The EWP makes commitments to legislate on other matters on admissions (paras 1.51(c) and 4.61), complaints to a public service ombudsman (paras 1.51(b) and 4.58), Qualified Teacher Status (para 2.32 onwards) and possibly on removing a school from a Multi-Academy Trust where there is parental dissatisfaction (para 1.51(d)).
And there is almost certainly legislation involved in the commitment to ‘redesign the legal framework for academies’ (para. 4.42). It is likely to be a year before the result of the DfE’s ‘engagement’ with the sector is known. Will it be tinkering with the current arrangements or the removal of the vast majority of the highly bureaucratic contracting system and the transfer of much of what funding agreements contain to Parliament approved regulations or codes? And the Government has committed itself to change the law on term-time holidays.

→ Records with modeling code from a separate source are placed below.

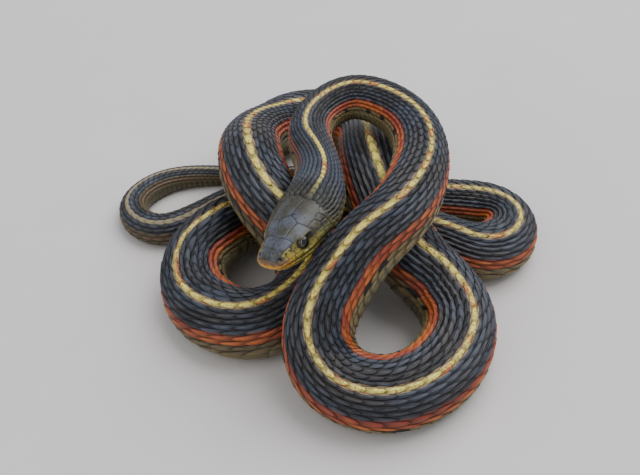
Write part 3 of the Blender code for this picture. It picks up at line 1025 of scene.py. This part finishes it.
def back_stripe(marks):
    """Yellow with painted shade in patches and brown specks down the middle of the back, duller at its
    edges and along the tail.
    """
    # Where painted shade lies on the stripe, in patches.
    shade = marks.tint * 0.3 + marks.streaks * 0.5 + marks.fine.ramp(0.4, 0.62) * 0.4
    stripe = mix(shade.ramp(0.5, 1.05), STRIPE_YELLOW, STRIPE_PAINTED_SHADE)
    stripe = mix(marks.across.ramp(1.5, 5.6) * 0.85, stripe, STRIPE_EDGE)
    stripe = mix(marks.specks.ramp(0.54, 0.63) * 0.6, stripe, SPECK_BROWN)
    return mix(marks.tail, stripe, TAIL_STRIPE)


def body_colour(marks):
    """The stripes and spots that skin and scales share."""
    across, ragged, tint = marks.across, marks.ragged, marks.tint
    sided = ragged.band(*SIDE_BAND, 0.8) * marks.along.ramp(*SIDE_START)
    colour = mix(sided, dark_back(marks), side_stripe(marks))
    spotted = tint.ramp(0.76, 0.8) * ragged.band(*SPOT_BAND, 1)
    colour = mix(spotted * 0.92, colour, BLACK)
    colour = mix(ragged.ramp(*FLANK_EDGE) * (1 - spotted), colour, low_flank(marks))
    belly = mix(marks.slow.ramp(0.35, 0.65), BELLY_OLIVE, FLANK_OLIVE)
    colour = mix(across.ramp(*BELLY_BLEND), colour, belly)
    colour = mix(marks.striped, colour, back_stripe(marks))
    fleck = tint.ramp(0.6, 0.64) * marks.patches.ramp(0.47, 0.53) * marks.fine.ramp(0.32, 0.46)
    fleck = fleck * (1 - marks.tail) * across.band(*FLECK_BAND, 0.8)
    colour = mix(fleck * 0.85, colour, FLECK_RED)
    colour = mix(marks.tail * ragged.ramp(*TAIL_SIDE) * 0.9, colour, TAIL_TAN)
    # Dark rims, dark skin between scales and painted shade at the scales' roots.
    return mix(marks.gap, colour, BLACK)


def crown_colour(finish, marks, mottle):
    """Grey shields with brown patches, browner towards the nape and low on the sides."""
    patches = finish.grain(260, 2)
    crown = mix(patches.ramp(0.36, 0.64), CROWN_GREY, CROWN_BROWN)
    browner = marks.along * 0.05 + marks.across * 0.008 + patches * 0.6
    crown = mix(browner.ramp(0.9, 1.5) * 0.9, crown, CROWN_BROWN)
    return mix(mottle.ramp(0.52, 0.68) * 0.7, crown, SEAM_BROWN)


def cheek_colour(finish, marks, mottle):
    """Spotted yellow to olive beside the eye, over lips that turn from gold to green towards the jaw."""
    lip = mix(marks.along.ramp(8, 15), LIP_YELLOW, JAW_GREEN)
    lip = mix(1 - marks.along.ramp(2, 5.5), lip, LIP_GOLD)
    lip = mix(mottle.ramp(0.45, 0.68) * 0.6, lip, JAW_OLIVE)
    cheek = mix(marks.along.ramp(2, 9), LIP_YELLOW, JAW_OLIVE)
    cheek = mix(finish.grain(900, 2).ramp(0.5, 0.58) * 0.85, cheek, SEAM_BROWN)
    return mix(marks.across.ramp(*LIP_EDGE), cheek, lip)


def head_colour(finish, marks):
    """Grey crown, yellow cheeks, gold front of the snout and cream chin, with dark seams, and painted
    shade in the nostrils and eye hollows.
    """
    across, along = marks.across, marks.along
    mottle = finish.grain(1300, 3)
    cheeks = across.ramp(*CHEEK_EDGE) * along.ramp(2, 3)
    crown, cheek = crown_colour(finish, marks, mottle), cheek_colour(finish, marks, mottle)
    colour = mix(cheeks, crown, cheek)
    height = finish.number("rise") + (mottle - 0.5) * 1.6
    front = mix(height.ramp(0.1, 1.2), LIP_GOLD, LIP_BROWN)
    snout = (1 - height.ramp(1.0, 1.9)) * (1 - along.ramp(2.2, 3.6))
    colour = mix(snout, colour, front)
    smudge = along.band(*SMUDGE, 0.5) * across.band(*SMUDGE_BAND, 4)
    colour = mix(smudge * 0.7, colour, SEAM_BROWN)
    colour = mix(across.ramp(*CHIN_EDGE), colour, CHIN_CREAM)
    mouth = across.band(*MOUTH_BAND, 0.7) * (1 - along.ramp(MOUTH_CORNER - 0.9, MOUTH_CORNER + 0.2))
    colour = mix(finish.number("seam").larger(mouth) * 0.75, colour, SEAM_BROWN)
    # Painted shade, black, in the nostrils, the eye hollows and along the eyes' lower rims.
    return mix(finish.number("dark"), colour, PUPIL_AND_SHADE_BLACK)


def skin_finish():
    finish = Finish("skin")
    marks = Markings(finish)
    head, body = head_colour(finish, marks), body_colour(marks)
    colour = mix(marks.along.ramp(*CROWN_END), head, body)
    grain = finish.grain(1800, 4)
    rough = 0.28 + grain * 0.2
    return finish.set(Base_Color=colour, Roughness=rough, Normal=finish.bump(grain, 0.16, 0.0003))


def scale_finish():
    finish = Finish("scales")
    marks = Markings(finish)
    # Dark rims and painted shade at the roots of the scales on the head.
    head = mix(marks.gap, head_colour(finish, marks), BLACK)
    colour = mix(marks.along.ramp(*CROWN_END_ON_SCALES), head, body_colour(marks))
    grain = finish.grain(3200, 3)
    rough = 0.42 + grain * 0.2
    return finish.set(Base_Color=colour, Roughness=rough, Normal=finish.bump(grain, 0.15, 0.0002))


def eye_finish():
    """Round black pupil in a thin pale ring that is lit at the upper front, dark iris, wet gloss."""
    finish = Finish("eye")
    off_axis, spin = finish.number("off_axis"), finish.number("spin")
    grain = finish.drift(spin * 6, off_axis * 0.08, 1.0, 3)
    iris = mix(grain.ramp(0.35, 0.7), IRIS_DARK, IRIS_BROWN)
    colour = mix(off_axis.ramp(*IRIS_EDGE), iris, EYE_EDGE)
    lit = finish.number("upper_front").ramp(0.35, 0.75) * 0.55 + 0.04
    ring = off_axis.band(*IRIS_RING, 1.2) * lit * (0.5 + grain)
    colour = mix(ring, colour, IRIS_PALE)
    colour = mix(1 - off_axis.ramp(*PUPIL_EDGE), colour, PUPIL_AND_SHADE_BLACK)
    return finish.set(Base_Color=colour, Roughness=0.2, Coat_Weight=0.6, Coat_Roughness=0.08)


def floor_finish():
    finish = Finish("floor")
    colour = mix(finish.grain(40, 4), FLOOR_GREY, FLOOR_PALE)
    return finish.set(Base_Color=colour, Roughness=0.8)


def add_floor():
    corners = np.array([(-1, -1, 0), (1, -1, 0), (1, 1, 0), (-1, 1, 0)]) * FLOOR_HALF
    made = new_mesh("floor", corners, [[0, 1, 2, 3]])
    made.data.materials.append(floor_finish())


def add_lights():
    for name, place, size, power, colour in LAMPS:
        lamp = bpy.data.lights.new(name, "AREA")
        lamp.size = size
        lamp.energy = power
        lamp.color = colour
        made = add_object(name, lamp)
        made.location = place
        made.rotation_euler = (-Vector(place)).to_track_quat("-Z", "Y").to_euler()
    world = bpy.data.worlds.new("studio")
    world.use_nodes = True
    background = world.node_tree.nodes["Background"]
    background.inputs["Color"].default_value = SKY_COLOUR
    background.inputs["Strength"].default_value = SKY_STRENGTH
    bpy.context.scene.world = world


def add_camera():
    """The photograph's view: from the front, looking down on the heap."""
    tilt = math.radians(CAMERA_ELEVATION)
    target = Vector((-HEAP_MIDDLE[0] * MM, -HEAP_MIDDLE[1] * MM, 0))
    back = Vector((0, -math.cos(tilt), math.sin(tilt)))
    lens = bpy.data.cameras.new("camera")
    lens.sensor_width = SENSOR
    lens.lens = SENSOR * FOCAL_PIXELS / PHOTO_WIDTH
    lens.clip_start = 0.01
    camera = add_object("camera", lens)
    camera.location = target + back * CAMERA_REACH * MM
    camera.rotation_euler = (-back).to_track_quat("-Z", "Y").to_euler()
    bpy.context.scene.camera = camera


def dress(piece, material):
    """Gives a piece its material and slot, and lets it ride on the body."""
    piece.data.materials.append(material)
    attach(piece, "root")


def add_snake(nodes):
    """The skin in place of all the flesh, the coat of scales over it, and the eyes."""
    hide = skin()
    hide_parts(*(name for name in nodes if not name.startswith("eye")))
    dress(hide, skin_finish())
    coat_material = scale_finish()
    for piece in scales() + belly_plates():
        dress(piece, coat_material)
    eye_material = eye_finish()
    for word, side in (("left", 1), ("right", -1)):
        ball = eyeball(f"eyeball_{word}", side)
        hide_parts(f"eye_{word}")
        dress(ball, eye_material)


def main():
    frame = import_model()
    add_camera()
    add_lights()
    add_floor()
    add_snake(frame["nodes"])
    bpy.context.view_layer.update()


main()
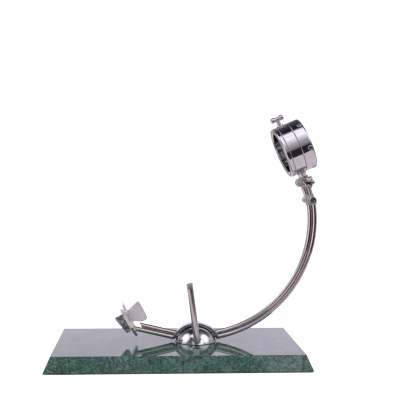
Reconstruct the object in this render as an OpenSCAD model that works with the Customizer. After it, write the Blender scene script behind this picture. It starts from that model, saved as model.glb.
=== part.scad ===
// Ham holder stand: a bevelled stone base, a ball-shaped pivot that turns and rolls,
// a double-rod arm with a toothed cradle at one end, and a turning clamp ring at the
// other end of a long double-rod arc.
// Frame: origin at the centre of the plane the rubber mat rests on, +Z up, +X towards the
// clamp ring, -Y towards the carver. Millimetres.

/* [Stone base] */
// Length of the polished top face
base_len = 480; // [440:5:520]
// Width of the polished top face
base_wid = 255; // [220:5:280]
// Thickness of the stone
base_thick = 29; // [27:0.5:34]
// How far each side slopes outwards between top and bottom
base_bevel = 12.5; // [0:0.5:20]
// Thickness of the rubber mat under the stone
mat_t = 2; // [1:0.5:3]
// How far the mat stays inside the stone's lower edges
mat_inset = 1; // [0.5:0.5:10]

/* [Ball pivot] */
// Distance of the pivot from the middle of the base
pivot_x = 37; // [20:1:60]
// Radius of the ball
ball_r = 43.4; // [43:0.2:44]
// Height of the ball's crown above the stone
ball_h = 32.5; // [32:0.5:33]
// Height of the roll axle above the stone
axle_h = 12.5; // [12:0.5:13]
// Radius of the yoke bow's outside
yoke_r = 51.5; // [51:0.5:54]
// Height of the yoke's crown above the stone
yoke_h = 38.5; // [38:0.5:40]
// Width of the yoke's ends round the axle
yoke_wid = 17.4; // [16.5:0.3:18]
// Lean of the yoke's front and rear faces, which makes its crown wider than its ends
yoke_flare = 7; // [0:1:8]

/* [Clamp lever] */
// Length of the lever bar
lever_len = 111; // [80:1:130]
// Diameter of the lever bar
lever_d = 13; // [11:0.5:14]
// Lean of the lever from the vertical
lever_lean = 8.2; // [-30:0.1:30]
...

Rarely in the last 30 years has a Government educational initiative lasted more than four years without a major revision, so it would be surprising if the Government’s commitment to full academisation by 2022 happens. As suggested above, the paving Bill in the current parliamentary session will be the start of a four or five year legislative programme to achieve full academisation during which the Government’s plans will come under further scrutiny. The 2017-18 session will presumably contain the legislation for the new framework for Academies, and there will probably need to be a further paving Bill once the proportion of primary Academies reaches a tipping point. Finally, there will be the massive undertaking of rewriting the whole of school education legislation which will also need to review the continuing local authority education functions as well as the children’s social care functions on well-being and safeguarding. This is a massive task which will continue to put the public spotlight on education reforms.
The task could be lessened by a commitment to allow maintained schools to continue in perpetuity. The argument in para 4.6(c) that it is inefficient to have a dual system of running schools does not stand up to scrutiny. Educational administrators will no doubt continue the 150-year old task of seeking consistency and coherence within the English school system, and will no doubt describe the current arrangements as an ’embarrassment’ as the War-time Education White paper Educational Reconstruction (Cm 6458, para 43) did, but the system should be judged not by its structure but by whether there is fair access to sufficient schools with sufficient qualified teachers where children can learn, parents are happy, and the nation believes the schools equip young people for their future roles in society irrespective of background.